La expropiación cambia el control de la principal empresa del sector, con posición dominante en varios de sus segmentos: YPF. Pero la declaración de interés público para los hidrocarburos impone límites a la aplicación de las leyes de mercado en toda la actividad petrolera, cualquiera sea la empresa que la ejecute. Si se aplica conforme a los alcances que le otorga la nueva norma, su sanción podría representar el fin de la desregulación. La acción privada no podrá ir en contra del “interés público nacional”, lo que significa que los ritmos de producción, los precios o el nivel de abastecimiento no podrán ser determinados en función del interés privado de lucro de una firma, si éste va en contra de aquél. La justificación para colocar al interés público por encima de las leyes de mercado es clara: el fin social que cumple el abastecimiento de hidrocarburos y sus derivados. Es por ello que algunos analistas consideran que la misma definición debería ser extensiva a todos los bienes y servicios energéticos.
La ley de hidrocarburos 17.319, del año 1967, establecía que las empresas concesionarias debían garantizar la máxima producción compatible con la explotación adecuada del yacimiento y una conveniente conservación de las reservas. Es la cláusula de la que se tomaron las provincias para poder rescindir los contratos a YPF aún en manos de Repsol. Pero no podían ir más allá. La nueva ley enviada al Congreso pone un instrumento mucho más poderoso en manos del Ejecutivo nacional.

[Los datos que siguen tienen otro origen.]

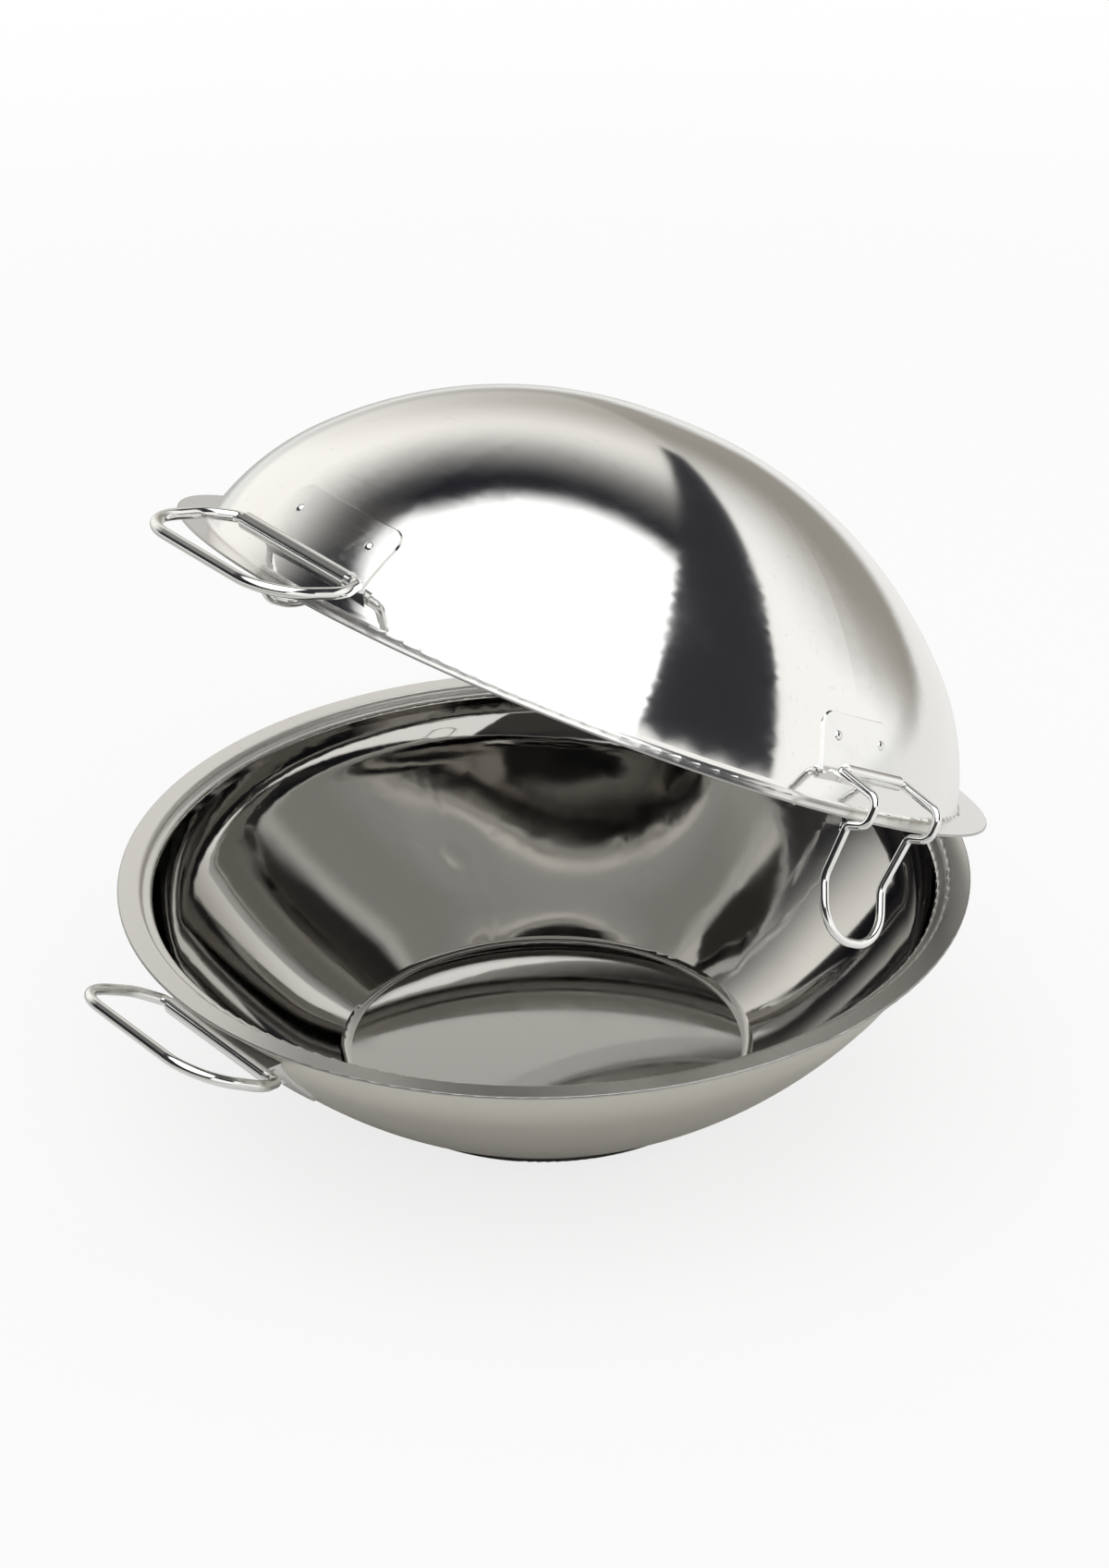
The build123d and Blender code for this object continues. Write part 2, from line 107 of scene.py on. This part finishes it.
# The studio that the polished shells mirror. Heights are the upward share of a direction,
# spreads are how squarely a direction faces an azimuth, and each pair fades from 0 to 1.
studioLight = {
    "dark": (0.014, 0.014, 0.020),       # the dark room, with patches a little lighter
    "patches": (0.06, 0.056, 0.052),
    "patchSize": 1.6,
    "patchFade": (0.40, 0.70),
    "haze": (1.10, 1.085, 1.03),         # pale haze behind on the left
    "hazeAzimuth": -115,
    "hazeSpread": (0.45, 0.90),
    "hazeHeight": (0.77, 0.34),
    "lamp": 1.65,                        # big soft light overhead
    "lampMiddle": (0.45, -0.20),         # where it hangs, for each unit of height
    "lampSize": (1.24, 1.02),
    "lampHeight": (0.02, 0.06),
    "horizon": (0.335, 0.315, 0.28),     # grey low down, on one side
    "horizonAzimuth": -152,
    "horizonSpread": (0.70, 1.0),
    "horizonHeight": (0.55, 0.08),
    "horizonShare": 0.85,
    "flag": (0.034, 0.034, 0.040),       # dark flag behind on the right
    "flagLeft": ((0.540, 0.713, -0.447), 0.123),     # its edges: a direction, and how far along it
    "flagRight": ((0.170, 0.858, -0.485), 0.464),
    "flagLow": ((-0.080, 0.604, 0.793), 0.345),
    "edgeSoft": 0.008,
    "tipAzimuth": -144,                  # the flag's low corner here is cut off
    "tipSpread": (0.75, 0.80),
    "tipHeight": (0.29, 0.25),
    "board": (1.12, 1.11, 1.08),         # white board round the flag
    "ground": (0.9, 0.9, 0.88),
    "groundHeight": (-0.02, -0.10),
    "greyGroundHeight": (-0.22, -0.10),  # the horizon's grey reaches down to here
}


def makeWorld(light):
    world = bpy.data.worlds.new("studio")
    world.use_nodes = True
    tree = world.node_tree
    tree.nodes.clear()
    direction = addNode(tree, "ShaderNodeTexCoord").outputs["Generated"]
    x, y, z = addNode(tree, "ShaderNodeSeparateXYZ", {0: direction}).outputs
    level = vectorCalc(tree, "NORMALIZE", addNode(tree, "ShaderNodeCombineXYZ", {0: x, 1: y}).outputs[0])

    def both(a, b):
        return calc(tree, "MULTIPLY", a, b)

    def outside(a):
        return calc(tree, "SUBTRACT", 1.0, a)

    def facing(azimuth, spread):
        return step(tree, vectorCalc(tree, "DOT_PRODUCT", level, levelWay(azimuth)), *spread)

    def past(edge):
        towards, distance = edge
        reach = vectorCalc(tree, "DOT_PRODUCT", direction, towards)
        return step(tree, reach, distance - light["edgeSoft"], distance + light["edgeSoft"])

    cloud = addNode(tree, "ShaderNodeTexNoise", {
        "Vector": direction, "Scale": light["patchSize"], "Detail": 2.0, "Roughness": 0.5})
    color = mixColor(tree, step(tree, cloud.outputs["Fac"], *light["patchFade"]), light["dark"], light["patches"])
    haze = both(step(tree, z, *light["hazeHeight"]), facing(light["hazeAzimuth"], light["hazeSpread"]))
    color = mixColor(tree, haze, color, light["haze"])

    scale = calc(tree, "DIVIDE", 1.0, calc(tree, "MAXIMUM", z, light["lampHeight"][0]))
    ceiling = addNode(tree, "ShaderNodeVectorMath", {0: direction, "Scale": scale}, operation="SCALE").outputs[0]
    spread = vectorCalc(tree, "DISTANCE", ceiling, (*light["lampMiddle"], 1))
    lamp = both(step(tree, spread, *light["lampSize"]), step(tree, z, *light["lampHeight"]))
    color = mixColor(tree, lamp, color, [light["lamp"]] * 3)

    low = both(step(tree, z, *light["horizonHeight"]), facing(light["horizonAzimuth"], light["horizonSpread"]))
    board = mixColor(tree, low, light["board"], light["horizon"])
    color = mixColor(tree, both(low, light["horizonShare"]), color, light["horizon"])
    tip = both(step(tree, z, *light["tipHeight"]), facing(light["tipAzimuth"], light["tipSpread"]))
    beside, above = past(light["flagLeft"]), past(light["flagLow"])
    color = mixColor(tree, both(beside, outside(above)), color, board)
    color = mixColor(tree, both(both(beside, above), outside(tip)), color, light["flag"])
    color = mixColor(tree, past(light["flagRight"]), color, board)
    greyGround = both(low, step(tree, z, *light["greyGroundHeight"]))
    ground = mixColor(tree, greyGround, light["ground"], light["horizon"])
    color = mixColor(tree, step(tree, z, *light["groundHeight"]), color, ground)

    # the camera sees plain white, and everything else sees the studio
    studio = addNode(tree, "ShaderNodeBackground", {"Color": color, "Strength": 1.0})
    white = addNode(tree, "ShaderNodeBackground", {"Color": (1, 1, 1, 1), "Strength": 1.0})
    seen = addNode(tree, "ShaderNodeLightPath").outputs["Is Camera Ray"]
    final = addNode(tree, "ShaderNodeMixShader", {0: seen, 1: studio.outputs[0], 2: white.outputs[0]})
    addNode(tree, "ShaderNodeOutputWorld", {"Surface": final.outputs[0]})
    bpy.context.scene.world = world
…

La desregulación menemista estableció la libre disponibilidad del crudo extraído. En la práctica, las empresas petroleras se adosaron la libre disponibilidad de las reservas, al agotarlas sin preocuparse por su reposición. También se desreguló en esa etapa la distribución de la renta, al eliminar el tributo del 10 por ciento sobre el valor del crudo que ingresaba a refinería, que se destinaba a la construcción de represas hidroeléctricas. El impacto fue que por más de una década (hasta después de 2003) no se inició una sola represa, mientras que las petroleras se embolsaron 400 millones de dólares adicionales por año.
La libre disponibilidad del recurso fue responsable, además, de que desde la privatización (1993) hasta fines de la misma década se construyeran varios gasoductos, pero ninguno para el mercado interno. El país llegó a exportar un tercio de su producción (un millón de metros cúbicos por cada dos millones para el consumo local), al amparo de los remunerativos precios internacionales y mientras se agotaban las reservas.
El desastre petrolero y gasífero empezó con la desregulación, ya antes de la venta de YPF a Repsol. El Título 1 de la Ley de Soberanía Hidrocarburífera apunta a ese plano, a ese agujero negro de la política energética. La puesta en producción de todas las áreas concesionadas es un objetivo de interés público, como así también el aumento de la capacidad de las refinerías, la extensión de la red de gasoductos a todas las provincias o la provisión de gas en garrafas a precios accesibles. Lograr el autoabastecimiento y una oferta a precios razonables significará tomar decisiones en toda la cadena de valor, que la nueva ley obliga a que se rijan por el interés público y no dejarlas libradas a criterios de mercado. Las asociaciones con capitales privados que se analizan en estos días, desde la intervención de YPF, tampoco deberían seguir criterios de retribución en función del precio internacional, excesivamente elevado en relación a los costos internos; además, fluctuante en el corto plazo por la especulación financiera. A partir de la ley de recuperación de la soberanía de los hidrocarburos, el Gobierno tendrá una herramienta eficaz para establecer otro marco más favorable al interés público enunciado.